(What needs to be done):
Nothing should be left out: output all of the entries exactly.

(Modeling code records):
========================================================================
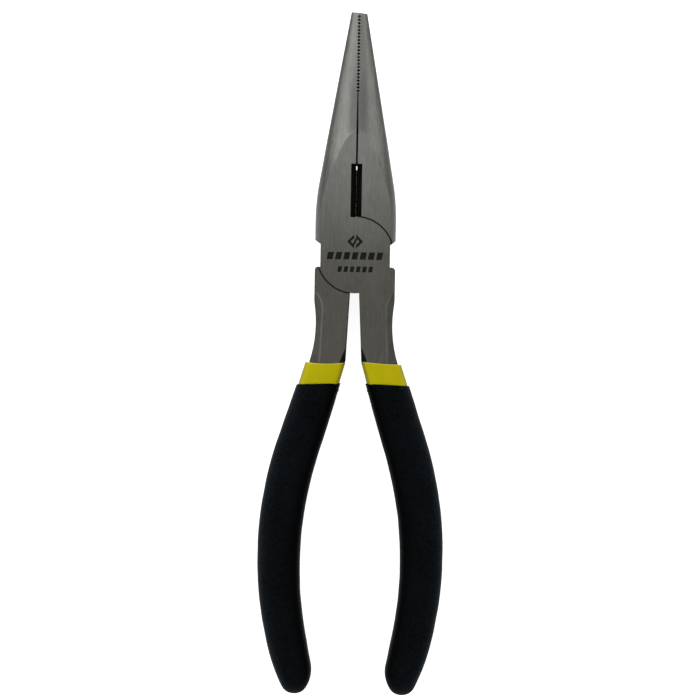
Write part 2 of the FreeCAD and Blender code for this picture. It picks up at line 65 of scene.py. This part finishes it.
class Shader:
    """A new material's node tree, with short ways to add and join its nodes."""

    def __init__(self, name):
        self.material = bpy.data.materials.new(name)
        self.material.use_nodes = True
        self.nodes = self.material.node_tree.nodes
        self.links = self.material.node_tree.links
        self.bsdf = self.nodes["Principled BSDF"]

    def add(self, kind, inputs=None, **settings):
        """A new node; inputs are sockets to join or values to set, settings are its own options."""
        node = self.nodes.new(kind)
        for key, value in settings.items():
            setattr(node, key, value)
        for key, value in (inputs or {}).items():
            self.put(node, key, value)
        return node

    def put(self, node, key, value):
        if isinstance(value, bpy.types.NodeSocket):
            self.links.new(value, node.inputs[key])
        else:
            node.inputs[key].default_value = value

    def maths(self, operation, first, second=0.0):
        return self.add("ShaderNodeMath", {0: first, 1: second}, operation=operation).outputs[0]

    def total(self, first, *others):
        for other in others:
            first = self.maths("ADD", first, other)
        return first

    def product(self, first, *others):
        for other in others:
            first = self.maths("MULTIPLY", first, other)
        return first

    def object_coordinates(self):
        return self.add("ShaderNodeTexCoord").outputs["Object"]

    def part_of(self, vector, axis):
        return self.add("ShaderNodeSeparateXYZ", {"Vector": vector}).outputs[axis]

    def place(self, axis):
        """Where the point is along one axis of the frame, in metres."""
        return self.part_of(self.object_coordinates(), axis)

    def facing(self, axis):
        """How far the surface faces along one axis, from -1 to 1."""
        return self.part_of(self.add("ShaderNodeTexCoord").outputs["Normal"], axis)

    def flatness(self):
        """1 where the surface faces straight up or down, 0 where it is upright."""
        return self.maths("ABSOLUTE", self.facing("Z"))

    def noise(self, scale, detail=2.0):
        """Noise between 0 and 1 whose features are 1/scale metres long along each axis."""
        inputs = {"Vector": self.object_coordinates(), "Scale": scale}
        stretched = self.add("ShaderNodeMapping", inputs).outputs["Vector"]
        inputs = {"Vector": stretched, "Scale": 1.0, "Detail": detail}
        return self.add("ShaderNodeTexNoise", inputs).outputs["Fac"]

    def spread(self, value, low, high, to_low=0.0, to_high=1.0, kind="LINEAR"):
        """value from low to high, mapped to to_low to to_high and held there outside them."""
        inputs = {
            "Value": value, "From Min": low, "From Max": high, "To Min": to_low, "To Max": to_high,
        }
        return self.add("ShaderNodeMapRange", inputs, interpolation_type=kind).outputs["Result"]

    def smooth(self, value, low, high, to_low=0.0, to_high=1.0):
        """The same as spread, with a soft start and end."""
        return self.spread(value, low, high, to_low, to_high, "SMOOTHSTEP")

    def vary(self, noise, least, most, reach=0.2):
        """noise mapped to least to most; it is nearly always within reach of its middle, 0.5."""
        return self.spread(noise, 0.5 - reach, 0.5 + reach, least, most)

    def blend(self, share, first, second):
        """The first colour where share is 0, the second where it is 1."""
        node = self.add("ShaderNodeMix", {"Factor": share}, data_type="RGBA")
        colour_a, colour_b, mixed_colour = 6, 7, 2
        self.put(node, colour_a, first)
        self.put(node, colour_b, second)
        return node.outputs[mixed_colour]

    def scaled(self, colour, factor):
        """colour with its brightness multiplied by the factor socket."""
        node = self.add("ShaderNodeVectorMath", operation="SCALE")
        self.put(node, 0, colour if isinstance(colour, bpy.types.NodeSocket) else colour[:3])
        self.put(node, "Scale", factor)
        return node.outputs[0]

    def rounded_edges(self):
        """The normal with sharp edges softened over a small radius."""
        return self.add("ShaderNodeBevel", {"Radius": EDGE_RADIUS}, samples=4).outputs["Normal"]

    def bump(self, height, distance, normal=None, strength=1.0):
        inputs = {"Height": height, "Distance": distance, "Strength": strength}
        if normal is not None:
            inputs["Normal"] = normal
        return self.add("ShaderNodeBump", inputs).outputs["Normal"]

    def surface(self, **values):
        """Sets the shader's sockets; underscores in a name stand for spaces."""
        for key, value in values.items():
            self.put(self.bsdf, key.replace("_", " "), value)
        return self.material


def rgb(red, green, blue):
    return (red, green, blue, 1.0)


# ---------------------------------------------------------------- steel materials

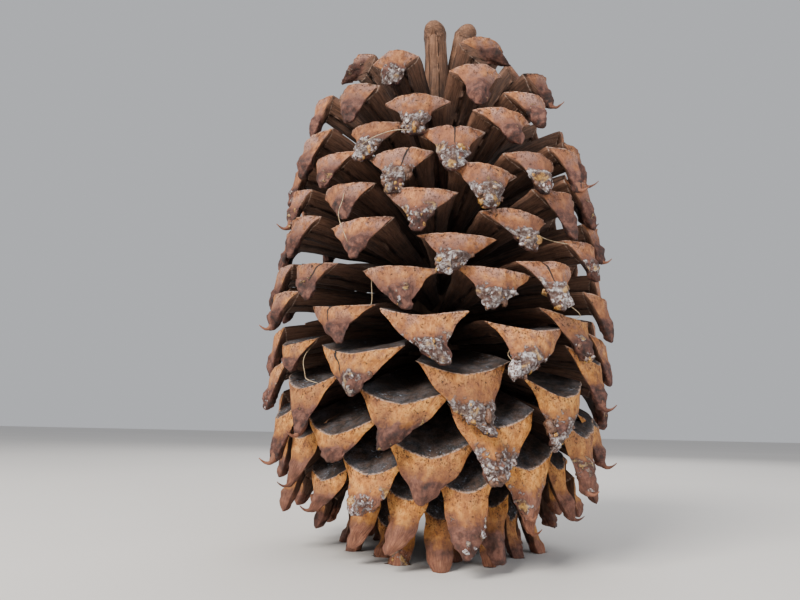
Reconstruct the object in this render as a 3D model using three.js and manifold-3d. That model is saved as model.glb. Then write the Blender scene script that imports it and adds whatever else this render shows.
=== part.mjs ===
========================================================================
(Completed exercise):
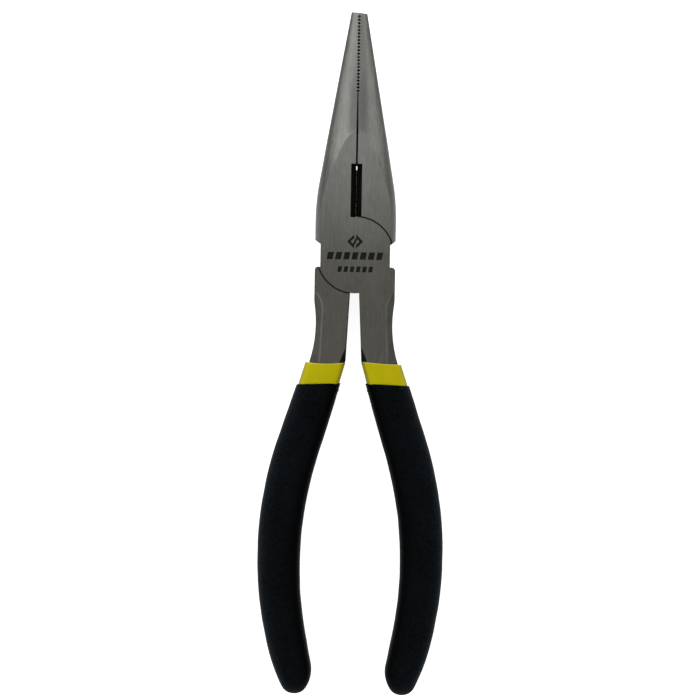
Write part 2 of the FreeCAD and Blender code for this picture. It picks up at line 65 of scene.py. This part finishes it.
class Shader:
    """A new material's node tree, with short ways to add and join its nodes."""

    def __init__(self, name):
        self.material = bpy.data.materials.new(name)
        self.material.use_nodes = True
        self.nodes = self.material.node_tree.nodes
        self.links = self.material.node_tree.links
        self.bsdf = self.nodes["Principled BSDF"]

    def add(self, kind, inputs=None, **settings):
        """A new node; inputs are sockets to join or values to set, settings are its own options."""
        node = self.nodes.new(kind)
        for key, value in settings.items():
            setattr(node, key, value)
        for key, value in (inputs or {}).items():
            self.put(node, key, value)
        return node

    def put(self, node, key, value):
        if isinstance(value, bpy.types.NodeSocket):
            self.links.new(value, node.inputs[key])
        else:
            node.inputs[key].default_value = value

    def maths(self, operation, first, second=0.0):
        return self.add("ShaderNodeMath", {0: first, 1: second}, operation=operation).outputs[0]

    def total(self, first, *others):
        for other in others:
            first = self.maths("ADD", first, other)
        return first

    def product(self, first, *others):
        for other in others:
            first = self.maths("MULTIPLY", first, other)
        return first

    def object_coordinates(self):
        return self.add("ShaderNodeTexCoord").outputs["Object"]

    def part_of(self, vector, axis):
        return self.add("ShaderNodeSeparateXYZ", {"Vector": vector}).outputs[axis]

    def place(self, axis):
        """Where the point is along one axis of the frame, in metres."""
        return self.part_of(self.object_coordinates(), axis)

    def facing(self, axis):
        """How far the surface faces along one axis, from -1 to 1."""
        return self.part_of(self.add("ShaderNodeTexCoord").outputs["Normal"], axis)

    def flatness(self):
        """1 where the surface faces straight up or down, 0 where it is upright."""
        return self.maths("ABSOLUTE", self.facing("Z"))

    def noise(self, scale, detail=2.0):
        """Noise between 0 and 1 whose features are 1/scale metres long along each axis."""
        inputs = {"Vector": self.object_coordinates(), "Scale": scale}
        stretched = self.add("ShaderNodeMapping", inputs).outputs["Vector"]
        inputs = {"Vector": stretched, "Scale": 1.0, "Detail": detail}
        return self.add("ShaderNodeTexNoise", inputs).outputs["Fac"]

    def spread(self, value, low, high, to_low=0.0, to_high=1.0, kind="LINEAR"):
        """value from low to high, mapped to to_low to to_high and held there outside them."""
        inputs = {
            "Value": value, "From Min": low, "From Max": high, "To Min": to_low, "To Max": to_high,
        }
        return self.add("ShaderNodeMapRange", inputs, interpolation_type=kind).outputs["Result"]

    def smooth(self, value, low, high, to_low=0.0, to_high=1.0):
        """The same as spread, with a soft start and end."""
        return self.spread(value, low, high, to_low, to_high, "SMOOTHSTEP")

    def vary(self, noise, least, most, reach=0.2):
        """noise mapped to least to most; it is nearly always within reach of its middle, 0.5."""
        return self.spread(noise, 0.5 - reach, 0.5 + reach, least, most)

    def blend(self, share, first, second):
        """The first colour where share is 0, the second where it is 1."""
        node = self.add("ShaderNodeMix", {"Factor": share}, data_type="RGBA")
        colour_a, colour_b, mixed_colour = 6, 7, 2
        self.put(node, colour_a, first)
        self.put(node, colour_b, second)
        return node.outputs[mixed_colour]

    def scaled(self, colour, factor):
        """colour with its brightness multiplied by the factor socket."""
        node = self.add("ShaderNodeVectorMath", operation="SCALE")
        self.put(node, 0, colour if isinstance(colour, bpy.types.NodeSocket) else colour[:3])
        self.put(node, "Scale", factor)
        return node.outputs[0]

    def rounded_edges(self):
        """The normal with sharp edges softened over a small radius."""
        return self.add("ShaderNodeBevel", {"Radius": EDGE_RADIUS}, samples=4).outputs["Normal"]

    def bump(self, height, distance, normal=None, strength=1.0):
        inputs = {"Height": height, "Distance": distance, "Strength": strength}
        if normal is not None:
            inputs["Normal"] = normal
        return self.add("ShaderNodeBump", inputs).outputs["Normal"]

    def surface(self, **values):
        """Sets the shader's sockets; underscores in a name stand for spaces."""
        for key, value in values.items():
            self.put(self.bsdf, key.replace("_", " "), value)
        return self.material


def rgb(red, green, blue):
    return (red, green, blue, 1.0)


# ---------------------------------------------------------------- steel materials

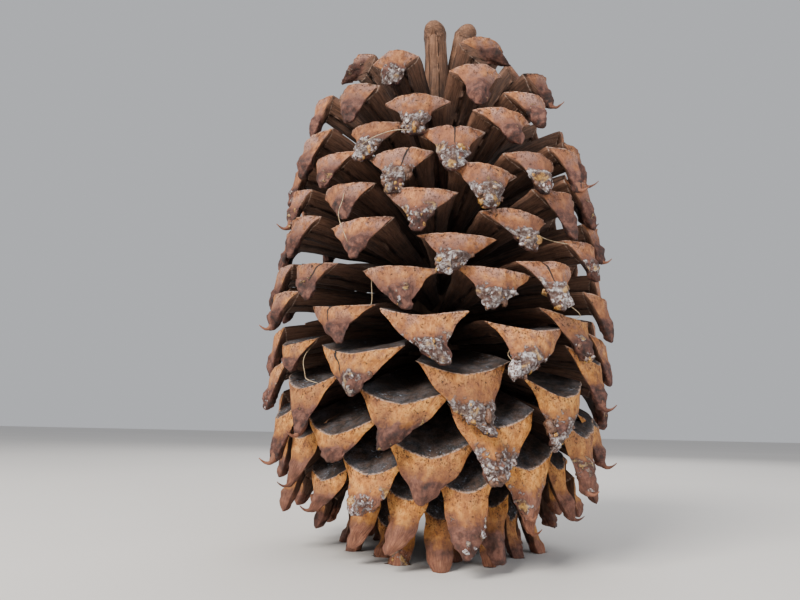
Reconstruct the object in this render as a 3D model using three.js and manifold-3d. That model is saved as model.glb. Then write the Blender scene script that imports it and adds whatever else this render shows.
=== part.mjs ===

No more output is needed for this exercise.